→ **Exercise instructions**: Take the listing and print it in full, exactly as given.

→ **Information supplied**:
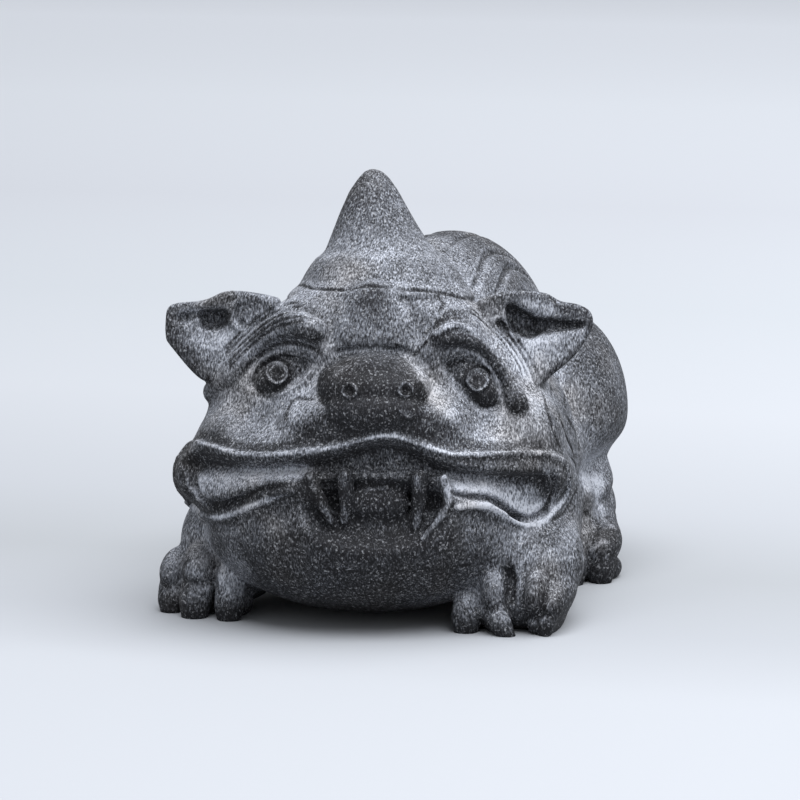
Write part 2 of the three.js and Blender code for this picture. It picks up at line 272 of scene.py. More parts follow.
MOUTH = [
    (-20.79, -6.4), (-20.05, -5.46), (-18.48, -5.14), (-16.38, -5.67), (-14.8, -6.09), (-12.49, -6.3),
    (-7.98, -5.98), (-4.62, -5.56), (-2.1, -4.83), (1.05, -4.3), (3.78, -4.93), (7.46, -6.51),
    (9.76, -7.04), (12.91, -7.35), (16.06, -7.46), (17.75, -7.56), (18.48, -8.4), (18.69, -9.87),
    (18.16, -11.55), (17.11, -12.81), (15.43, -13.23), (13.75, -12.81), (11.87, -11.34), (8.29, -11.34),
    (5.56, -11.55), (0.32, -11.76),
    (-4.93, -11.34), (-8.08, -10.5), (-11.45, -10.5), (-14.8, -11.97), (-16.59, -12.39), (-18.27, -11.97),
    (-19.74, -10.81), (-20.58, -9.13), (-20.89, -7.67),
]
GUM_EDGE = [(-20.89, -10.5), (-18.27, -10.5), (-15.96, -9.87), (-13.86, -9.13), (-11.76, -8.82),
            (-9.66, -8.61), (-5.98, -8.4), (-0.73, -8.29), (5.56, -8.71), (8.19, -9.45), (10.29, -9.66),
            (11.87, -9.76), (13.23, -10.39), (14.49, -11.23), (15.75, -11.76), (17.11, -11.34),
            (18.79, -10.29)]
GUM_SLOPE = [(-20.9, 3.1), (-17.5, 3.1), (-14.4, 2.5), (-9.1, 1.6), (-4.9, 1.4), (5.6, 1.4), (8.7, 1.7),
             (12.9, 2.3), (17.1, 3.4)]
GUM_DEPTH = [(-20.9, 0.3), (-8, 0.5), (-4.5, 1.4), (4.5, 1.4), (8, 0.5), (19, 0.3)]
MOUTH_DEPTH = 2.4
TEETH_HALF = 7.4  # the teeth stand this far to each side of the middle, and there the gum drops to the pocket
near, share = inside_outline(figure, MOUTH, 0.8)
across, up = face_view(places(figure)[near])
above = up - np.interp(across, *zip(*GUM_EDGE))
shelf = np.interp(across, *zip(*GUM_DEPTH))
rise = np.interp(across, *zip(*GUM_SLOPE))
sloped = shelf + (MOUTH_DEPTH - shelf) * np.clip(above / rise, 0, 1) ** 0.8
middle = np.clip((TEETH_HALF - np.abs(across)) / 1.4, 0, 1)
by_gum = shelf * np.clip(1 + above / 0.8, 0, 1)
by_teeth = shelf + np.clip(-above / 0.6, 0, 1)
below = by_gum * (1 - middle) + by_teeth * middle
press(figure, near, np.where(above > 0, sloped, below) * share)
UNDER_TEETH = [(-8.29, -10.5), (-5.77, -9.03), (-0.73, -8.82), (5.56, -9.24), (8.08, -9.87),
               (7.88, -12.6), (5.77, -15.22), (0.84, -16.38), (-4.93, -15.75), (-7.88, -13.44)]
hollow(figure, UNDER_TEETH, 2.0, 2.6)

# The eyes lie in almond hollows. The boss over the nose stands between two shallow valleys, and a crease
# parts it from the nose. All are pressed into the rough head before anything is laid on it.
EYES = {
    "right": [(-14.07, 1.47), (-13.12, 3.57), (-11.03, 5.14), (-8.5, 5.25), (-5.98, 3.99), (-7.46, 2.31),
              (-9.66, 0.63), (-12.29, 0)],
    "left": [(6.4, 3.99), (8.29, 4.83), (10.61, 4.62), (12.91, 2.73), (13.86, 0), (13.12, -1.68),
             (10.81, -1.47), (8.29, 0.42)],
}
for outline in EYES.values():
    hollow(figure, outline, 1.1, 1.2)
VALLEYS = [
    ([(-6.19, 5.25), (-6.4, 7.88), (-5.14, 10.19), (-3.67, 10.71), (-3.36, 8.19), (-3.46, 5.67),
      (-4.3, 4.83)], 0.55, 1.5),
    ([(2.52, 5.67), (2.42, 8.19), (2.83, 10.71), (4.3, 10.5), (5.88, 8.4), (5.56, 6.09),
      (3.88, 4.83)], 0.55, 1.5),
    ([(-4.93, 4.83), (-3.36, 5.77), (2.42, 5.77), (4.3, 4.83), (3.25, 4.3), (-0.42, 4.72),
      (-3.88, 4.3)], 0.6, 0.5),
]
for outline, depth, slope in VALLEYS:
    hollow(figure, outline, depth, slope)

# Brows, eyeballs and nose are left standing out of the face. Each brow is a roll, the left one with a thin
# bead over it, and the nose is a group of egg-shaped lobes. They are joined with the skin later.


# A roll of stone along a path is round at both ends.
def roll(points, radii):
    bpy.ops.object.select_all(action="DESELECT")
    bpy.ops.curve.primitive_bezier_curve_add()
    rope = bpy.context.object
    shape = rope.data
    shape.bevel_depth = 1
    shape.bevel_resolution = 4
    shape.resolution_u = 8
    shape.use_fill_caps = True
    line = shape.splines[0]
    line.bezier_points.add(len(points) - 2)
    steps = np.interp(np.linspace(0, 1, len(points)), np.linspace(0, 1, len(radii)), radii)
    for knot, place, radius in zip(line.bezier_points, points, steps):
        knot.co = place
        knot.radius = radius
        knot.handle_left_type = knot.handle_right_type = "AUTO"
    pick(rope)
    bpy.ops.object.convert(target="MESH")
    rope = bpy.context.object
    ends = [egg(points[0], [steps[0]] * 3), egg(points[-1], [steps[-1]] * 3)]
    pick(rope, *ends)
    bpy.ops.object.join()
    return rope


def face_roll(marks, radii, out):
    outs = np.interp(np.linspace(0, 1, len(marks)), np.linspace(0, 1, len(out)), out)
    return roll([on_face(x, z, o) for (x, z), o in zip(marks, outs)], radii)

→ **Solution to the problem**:
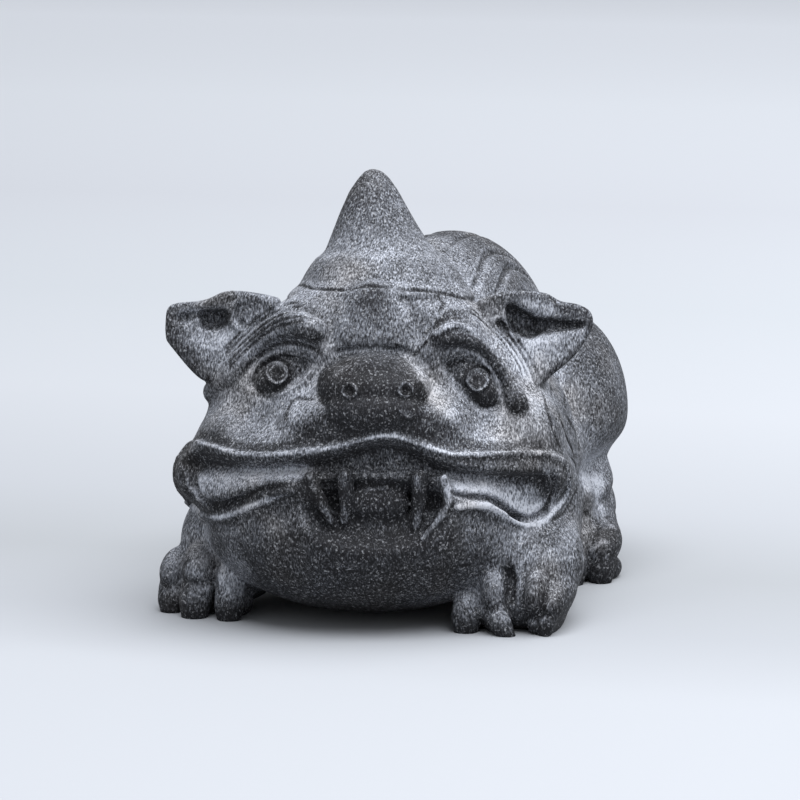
Write part 2 of the three.js and Blender code for this picture. It picks up at line 272 of scene.py. More parts follow.
MOUTH = [
    (-20.79, -6.4), (-20.05, -5.46), (-18.48, -5.14), (-16.38, -5.67), (-14.8, -6.09), (-12.49, -6.3),
    (-7.98, -5.98), (-4.62, -5.56), (-2.1, -4.83), (1.05, -4.3), (3.78, -4.93), (7.46, -6.51),
    (9.76, -7.04), (12.91, -7.35), (16.06, -7.46), (17.75, -7.56), (18.48, -8.4), (18.69, -9.87),
    (18.16, -11.55), (17.11, -12.81), (15.43, -13.23), (13.75, -12.81), (11.87, -11.34), (8.29, -11.34),
    (5.56, -11.55), (0.32, -11.76),
    (-4.93, -11.34), (-8.08, -10.5), (-11.45, -10.5), (-14.8, -11.97), (-16.59, -12.39), (-18.27, -11.97),
    (-19.74, -10.81), (-20.58, -9.13), (-20.89, -7.67),
]
GUM_EDGE = [(-20.89, -10.5), (-18.27, -10.5), (-15.96, -9.87), (-13.86, -9.13), (-11.76, -8.82),
            (-9.66, -8.61), (-5.98, -8.4), (-0.73, -8.29), (5.56, -8.71), (8.19, -9.45), (10.29, -9.66),
            (11.87, -9.76), (13.23, -10.39), (14.49, -11.23), (15.75, -11.76), (17.11, -11.34),
            (18.79, -10.29)]
GUM_SLOPE = [(-20.9, 3.1), (-17.5, 3.1), (-14.4, 2.5), (-9.1, 1.6), (-4.9, 1.4), (5.6, 1.4), (8.7, 1.7),
             (12.9, 2.3), (17.1, 3.4)]
GUM_DEPTH = [(-20.9, 0.3), (-8, 0.5), (-4.5, 1.4), (4.5, 1.4), (8, 0.5), (19, 0.3)]
MOUTH_DEPTH = 2.4
TEETH_HALF = 7.4  # the teeth stand this far to each side of the middle, and there the gum drops to the pocket
near, share = inside_outline(figure, MOUTH, 0.8)
across, up = face_view(places(figure)[near])
above = up - np.interp(across, *zip(*GUM_EDGE))
shelf = np.interp(across, *zip(*GUM_DEPTH))
rise = np.interp(across, *zip(*GUM_SLOPE))
sloped = shelf + (MOUTH_DEPTH - shelf) * np.clip(above / rise, 0, 1) ** 0.8
middle = np.clip((TEETH_HALF - np.abs(across)) / 1.4, 0, 1)
by_gum = shelf * np.clip(1 + above / 0.8, 0, 1)
by_teeth = shelf + np.clip(-above / 0.6, 0, 1)
below = by_gum * (1 - middle) + by_teeth * middle
press(figure, near, np.where(above > 0, sloped, below) * share)
UNDER_TEETH = [(-8.29, -10.5), (-5.77, -9.03), (-0.73, -8.82), (5.56, -9.24), (8.08, -9.87),
               (7.88, -12.6), (5.77, -15.22), (0.84, -16.38), (-4.93, -15.75), (-7.88, -13.44)]
hollow(figure, UNDER_TEETH, 2.0, 2.6)

# The eyes lie in almond hollows. The boss over the nose stands between two shallow valleys, and a crease
# parts it from the nose. All are pressed into the rough head before anything is laid on it.
EYES = {
    "right": [(-14.07, 1.47), (-13.12, 3.57), (-11.03, 5.14), (-8.5, 5.25), (-5.98, 3.99), (-7.46, 2.31),
              (-9.66, 0.63), (-12.29, 0)],
    "left": [(6.4, 3.99), (8.29, 4.83), (10.61, 4.62), (12.91, 2.73), (13.86, 0), (13.12, -1.68),
             (10.81, -1.47), (8.29, 0.42)],
}
for outline in EYES.values():
    hollow(figure, outline, 1.1, 1.2)
VALLEYS = [
    ([(-6.19, 5.25), (-6.4, 7.88), (-5.14, 10.19), (-3.67, 10.71), (-3.36, 8.19), (-3.46, 5.67),
      (-4.3, 4.83)], 0.55, 1.5),
    ([(2.52, 5.67), (2.42, 8.19), (2.83, 10.71), (4.3, 10.5), (5.88, 8.4), (5.56, 6.09),
      (3.88, 4.83)], 0.55, 1.5),
    ([(-4.93, 4.83), (-3.36, 5.77), (2.42, 5.77), (4.3, 4.83), (3.25, 4.3), (-0.42, 4.72),
      (-3.88, 4.3)], 0.6, 0.5),
]
for outline, depth, slope in VALLEYS:
    hollow(figure, outline, depth, slope)

# Brows, eyeballs and nose are left standing out of the face. Each brow is a roll, the left one with a thin
# bead over it, and the nose is a group of egg-shaped lobes. They are joined with the skin later.


# A roll of stone along a path is round at both ends.
def roll(points, radii):
    bpy.ops.object.select_all(action="DESELECT")
    bpy.ops.curve.primitive_bezier_curve_add()
    rope = bpy.context.object
    shape = rope.data
    shape.bevel_depth = 1
    shape.bevel_resolution = 4
    shape.resolution_u = 8
    shape.use_fill_caps = True
    line = shape.splines[0]
    line.bezier_points.add(len(points) - 2)
    steps = np.interp(np.linspace(0, 1, len(points)), np.linspace(0, 1, len(radii)), radii)
    for knot, place, radius in zip(line.bezier_points, points, steps):
        knot.co = place
        knot.radius = radius
        knot.handle_left_type = knot.handle_right_type = "AUTO"
    pick(rope)
    bpy.ops.object.convert(target="MESH")
    rope = bpy.context.object
    ends = [egg(points[0], [steps[0]] * 3), egg(points[-1], [steps[-1]] * 3)]
    pick(rope, *ends)
    bpy.ops.object.join()
    return rope


def face_roll(marks, radii, out):
    outs = np.interp(np.linspace(0, 1, len(marks)), np.linspace(0, 1, len(out)), out)
    return roll([on_face(x, z, o) for (x, z), o in zip(marks, outs)], radii)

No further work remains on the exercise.